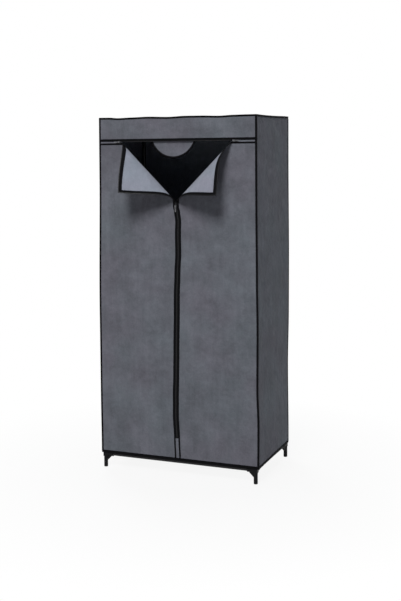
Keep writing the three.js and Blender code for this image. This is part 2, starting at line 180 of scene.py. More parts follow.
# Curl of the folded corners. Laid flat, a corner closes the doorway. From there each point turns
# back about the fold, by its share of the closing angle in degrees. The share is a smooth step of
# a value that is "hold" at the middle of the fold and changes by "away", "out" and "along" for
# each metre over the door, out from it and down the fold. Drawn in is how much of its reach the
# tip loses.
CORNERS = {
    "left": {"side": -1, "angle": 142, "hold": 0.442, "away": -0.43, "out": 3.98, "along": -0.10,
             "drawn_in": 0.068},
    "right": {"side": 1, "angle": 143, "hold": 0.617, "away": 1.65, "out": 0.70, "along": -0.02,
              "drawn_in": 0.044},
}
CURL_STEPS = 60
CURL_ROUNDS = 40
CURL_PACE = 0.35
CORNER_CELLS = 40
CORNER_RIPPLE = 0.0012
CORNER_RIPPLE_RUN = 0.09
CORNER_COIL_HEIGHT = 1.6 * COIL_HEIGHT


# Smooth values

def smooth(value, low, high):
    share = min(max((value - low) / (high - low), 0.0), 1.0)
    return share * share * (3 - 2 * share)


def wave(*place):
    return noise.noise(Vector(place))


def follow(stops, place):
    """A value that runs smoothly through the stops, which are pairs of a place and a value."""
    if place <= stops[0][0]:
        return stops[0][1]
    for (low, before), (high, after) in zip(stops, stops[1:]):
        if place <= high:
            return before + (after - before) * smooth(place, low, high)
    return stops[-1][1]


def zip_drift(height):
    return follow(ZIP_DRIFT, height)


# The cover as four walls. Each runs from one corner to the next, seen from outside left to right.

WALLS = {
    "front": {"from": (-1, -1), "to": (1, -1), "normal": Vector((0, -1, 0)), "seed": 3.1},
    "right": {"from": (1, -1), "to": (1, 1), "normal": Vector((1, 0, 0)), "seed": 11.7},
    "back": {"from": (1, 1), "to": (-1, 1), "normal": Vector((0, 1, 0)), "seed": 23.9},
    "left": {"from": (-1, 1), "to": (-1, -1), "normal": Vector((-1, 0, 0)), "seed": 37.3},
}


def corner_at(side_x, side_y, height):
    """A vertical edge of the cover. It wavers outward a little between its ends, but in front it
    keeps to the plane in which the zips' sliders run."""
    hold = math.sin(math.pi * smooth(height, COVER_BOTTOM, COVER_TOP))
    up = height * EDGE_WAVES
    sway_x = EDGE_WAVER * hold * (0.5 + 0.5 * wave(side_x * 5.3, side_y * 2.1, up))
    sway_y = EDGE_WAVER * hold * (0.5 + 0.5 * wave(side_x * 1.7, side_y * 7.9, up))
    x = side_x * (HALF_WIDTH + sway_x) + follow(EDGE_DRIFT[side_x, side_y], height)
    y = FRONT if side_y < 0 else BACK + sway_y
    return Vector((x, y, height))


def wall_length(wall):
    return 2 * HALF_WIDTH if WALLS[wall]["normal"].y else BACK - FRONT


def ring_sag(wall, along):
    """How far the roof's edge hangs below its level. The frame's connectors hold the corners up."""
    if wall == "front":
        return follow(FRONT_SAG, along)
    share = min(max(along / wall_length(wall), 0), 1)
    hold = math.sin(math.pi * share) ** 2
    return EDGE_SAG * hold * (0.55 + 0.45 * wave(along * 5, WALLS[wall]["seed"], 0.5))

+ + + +

Exercise details: Repeat the material above in full, keeping every word.

Answer to this problem:
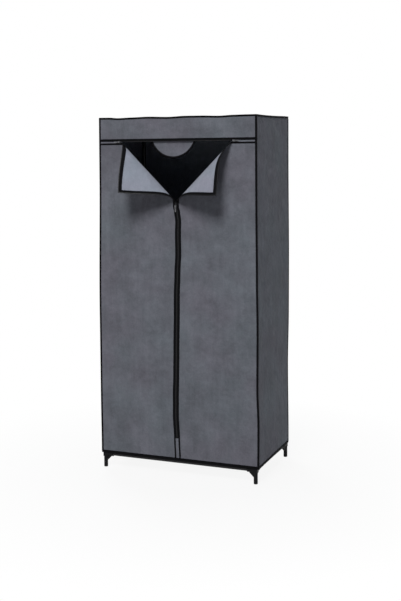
Keep writing the three.js and Blender code for this image. This is part 2, starting at line 180 of scene.py. More parts follow.
# Curl of the folded corners. Laid flat, a corner closes the doorway. From there each point turns
# back about the fold, by its share of the closing angle in degrees. The share is a smooth step of
# a value that is "hold" at the middle of the fold and changes by "away", "out" and "along" for
# each metre over the door, out from it and down the fold. Drawn in is how much of its reach the
# tip loses.
CORNERS = {
    "left": {"side": -1, "angle": 142, "hold": 0.442, "away": -0.43, "out": 3.98, "along": -0.10,
             "drawn_in": 0.068},
    "right": {"side": 1, "angle": 143, "hold": 0.617, "away": 1.65, "out": 0.70, "along": -0.02,
              "drawn_in": 0.044},
}
CURL_STEPS = 60
CURL_ROUNDS = 40
CURL_PACE = 0.35
CORNER_CELLS = 40
CORNER_RIPPLE = 0.0012
CORNER_RIPPLE_RUN = 0.09
CORNER_COIL_HEIGHT = 1.6 * COIL_HEIGHT


# Smooth values

def smooth(value, low, high):
    share = min(max((value - low) / (high - low), 0.0), 1.0)
    return share * share * (3 - 2 * share)


def wave(*place):
    return noise.noise(Vector(place))


def follow(stops, place):
    """A value that runs smoothly through the stops, which are pairs of a place and a value."""
    if place <= stops[0][0]:
        return stops[0][1]
    for (low, before), (high, after) in zip(stops, stops[1:]):
        if place <= high:
            return before + (after - before) * smooth(place, low, high)
    return stops[-1][1]


def zip_drift(height):
    return follow(ZIP_DRIFT, height)


# The cover as four walls. Each runs from one corner to the next, seen from outside left to right.

WALLS = {
    "front": {"from": (-1, -1), "to": (1, -1), "normal": Vector((0, -1, 0)), "seed": 3.1},
    "right": {"from": (1, -1), "to": (1, 1), "normal": Vector((1, 0, 0)), "seed": 11.7},
    "back": {"from": (1, 1), "to": (-1, 1), "normal": Vector((0, 1, 0)), "seed": 23.9},
    "left": {"from": (-1, 1), "to": (-1, -1), "normal": Vector((-1, 0, 0)), "seed": 37.3},
}


def corner_at(side_x, side_y, height):
    """A vertical edge of the cover. It wavers outward a little between its ends, but in front it
    keeps to the plane in which the zips' sliders run."""
    hold = math.sin(math.pi * smooth(height, COVER_BOTTOM, COVER_TOP))
    up = height * EDGE_WAVES
    sway_x = EDGE_WAVER * hold * (0.5 + 0.5 * wave(side_x * 5.3, side_y * 2.1, up))
    sway_y = EDGE_WAVER * hold * (0.5 + 0.5 * wave(side_x * 1.7, side_y * 7.9, up))
    x = side_x * (HALF_WIDTH + sway_x) + follow(EDGE_DRIFT[side_x, side_y], height)
    y = FRONT if side_y < 0 else BACK + sway_y
    return Vector((x, y, height))


def wall_length(wall):
    return 2 * HALF_WIDTH if WALLS[wall]["normal"].y else BACK - FRONT


def ring_sag(wall, along):
    """How far the roof's edge hangs below its level. The frame's connectors hold the corners up."""
    if wall == "front":
        return follow(FRONT_SAG, along)
    share = min(max(along / wall_length(wall), 0), 1)
    hold = math.sin(math.pi * share) ** 2
    return EDGE_SAG * hold * (0.55 + 0.45 * wave(along * 5, WALLS[wall]["seed"], 0.5))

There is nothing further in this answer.